Adaptive Tracking of a Single-Rigid-Body Character in Various
Environments
- URL: http://arxiv.org/abs/2308.07491v3
- Date: Sun, 28 Jan 2024 14:07:01 GMT
- Title: Adaptive Tracking of a Single-Rigid-Body Character in Various
Environments
- Authors: Taesoo Kwon, Taehong Gu, Jaewon Ahn, Yoonsang Lee
- Abstract summary: We propose a deep reinforcement learning method based on the simulation of a single-rigid-body character.
Using the centroidal dynamics model (CDM) to express the full-body character as a single rigid body (SRB) and training a policy to track a reference motion, we can obtain a policy capable of adapting to various unobserved environmental changes.
We demonstrate that our policy, efficiently trained within 30 minutes on an ultraportable laptop, has the ability to cope with environments that have not been experienced during learning.
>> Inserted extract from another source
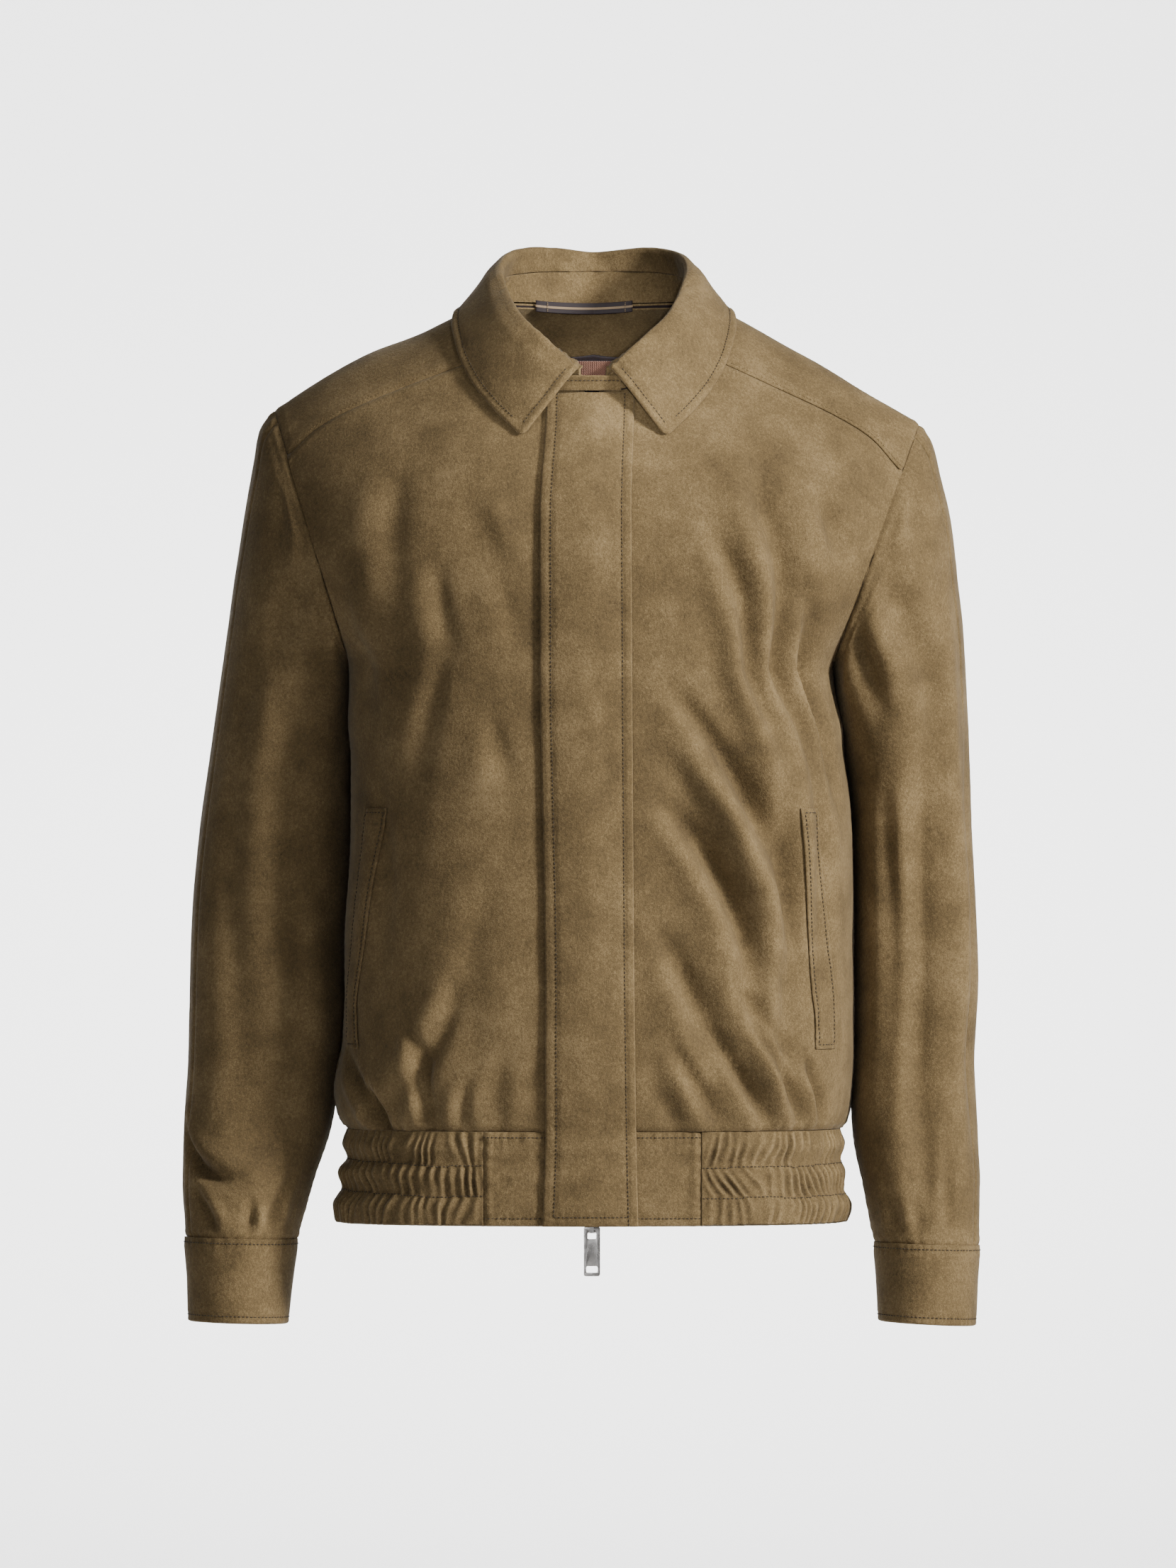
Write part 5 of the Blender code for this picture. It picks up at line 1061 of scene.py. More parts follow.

- Score: 2.048226951354646
- License: http://arxiv.org/licenses/nonexclusive-distrib/1.0/
- Abstract: Since the introduction of DeepMimic [Peng et al. 2018], subsequent research
has focused on expanding the repertoire of simulated motions across various
scenarios. In this study, we propose an alternative approach for this goal, a
deep reinforcement learning method based on the simulation of a
single-rigid-body character. Using the centroidal dynamics model (CDM) to
express the full-body character as a single rigid body (SRB) and training a
policy to track a reference motion, we can obtain a policy that is capable of
adapting to various unobserved environmental changes and controller transitions
without requiring any additional learning. Due to the reduced dimension of
state and action space, the learning process is sample-efficient. The final
full-body motion is kinematically generated in a physically plausible way,
based on the state of the simulated SRB character. The SRB simulation is
formulated as a quadratic programming (QP) problem, and the policy outputs an
action that allows the SRB character to follow the reference motion. We
demonstrate that our policy, efficiently trained within 30 minutes on an
ultraportable laptop, has the ability to cope with environments that have not
been experienced during learning, such as running on uneven terrain or pushing
a box, and transitions between learned policies, without any additional
learning.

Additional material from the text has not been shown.